Bundesinnenminister Thomas de Maizière (CDU) kündigte an, die Reform des Verfassungsschutzes fortzusetzen. So soll die "Koordinierungskompetenz" des Bundesamtes für Verfassungsschutz gestärkt werden, um den Informationsaustausch der verschiedenen Verfassungsschutzämter untereinander zu verbessern - dass es hier stockte, gilt als ein wichtiger Grund dafür, dass der NSU so lange unentdeckt blieb. Mittels eines Gesetzentwurfes will de Maizière die Analysefähigkeit der Nachrichtendienste verbessern, aber auch die Regeln zum Einsatz von V-Leuten klarer fassen und die parlamentarische Kontrolle gesetzlich absichern.
Als "Daueraufgabe" haben die beiden Minister die Steigerung der interkulturellen Kompetenz bei den Ermittlungsbehörden, in der Justiz und beim Verfassungsschutz ausgemacht. Es solle dort nicht nur Heike und Thomas geben, so Maas, sondern auch Mehmet und Aishe. Eine Quote soll aber nicht eingeführt werden.

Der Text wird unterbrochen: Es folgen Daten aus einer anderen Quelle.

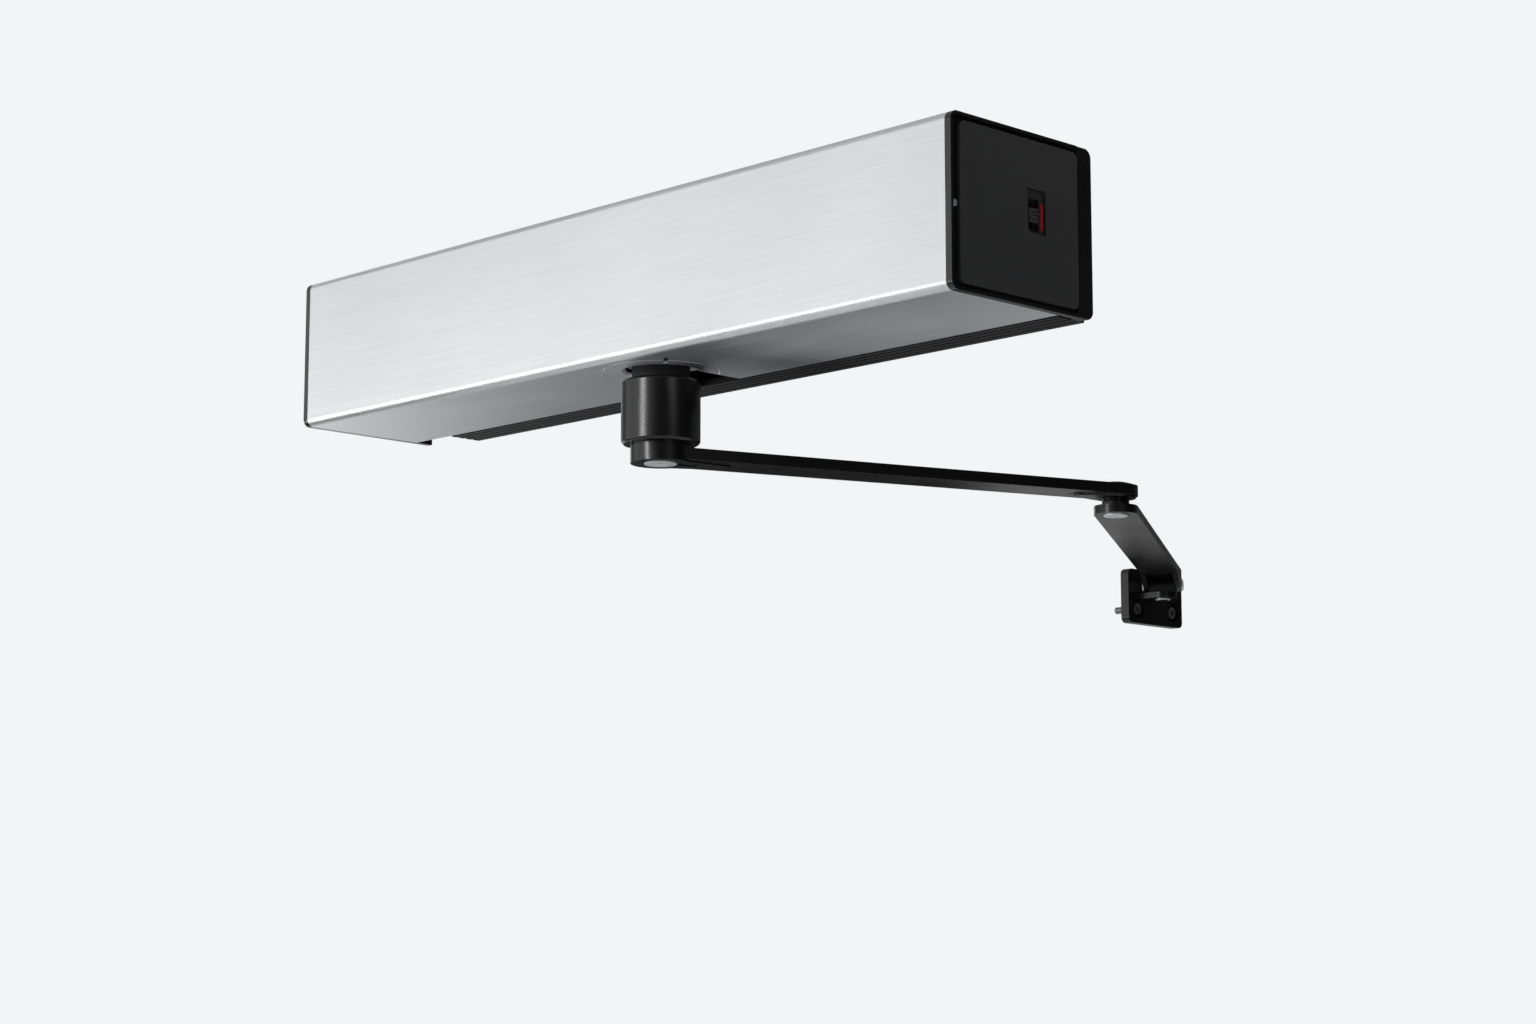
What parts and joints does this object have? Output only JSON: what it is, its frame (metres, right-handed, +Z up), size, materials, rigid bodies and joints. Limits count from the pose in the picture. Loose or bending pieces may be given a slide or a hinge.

Dass es der Bundesregierung ernst ist, sich nun auch mit der Gefahr rechtsextremer Straftaten besonders intensiv auseinanderzusetzen zeigt sich an einem Mammutprojekt: Derzeit werden sämtliche Gewaltdelikte und Morde, die sich seit 1990 ereignet haben und bisher nicht aufgeklärt wurden, erneut von den Ermittlern überprüft. So will der Innenminister herausfinden, ob möglicherweise noch weitere Straftaten auf das Konto des NSU oder einer vergleichbaren Gruppe gehen. Noch in diesem Jahr soll das Projekt abgeschlossen sein, möglicherweise gibt es im Anschluss daran auch noch eine Überprüfung entsprechender Straftaten aus der Zeit vor 1990.
Der Opposition jedoch reichen die Ankündigungen noch nicht aus. Irene Mihalic, Sprecherin für innere Sicherheit bei den Grünen, forderte einen kompletten Neustart beim Verfassungsschutz. Zudem bemängelt sie, dass der Innenminister zwar davon spricht, die Ausbildung bei der Polizei zu verbessern - jedoch keine konkreten Vorschläge dafür vorliegen. Auch Aussagen, wie genau die parlamentarische Kontrolle verstärkt werden soll, vermisst Mihalic.
Bis Ende März bleibt der Bundesregierung Zeit, auf diese Fragen eine Antwort zu finden. Bis dahin sollen fertig ausgearbeitete Gesetzentwürfe vorliegen.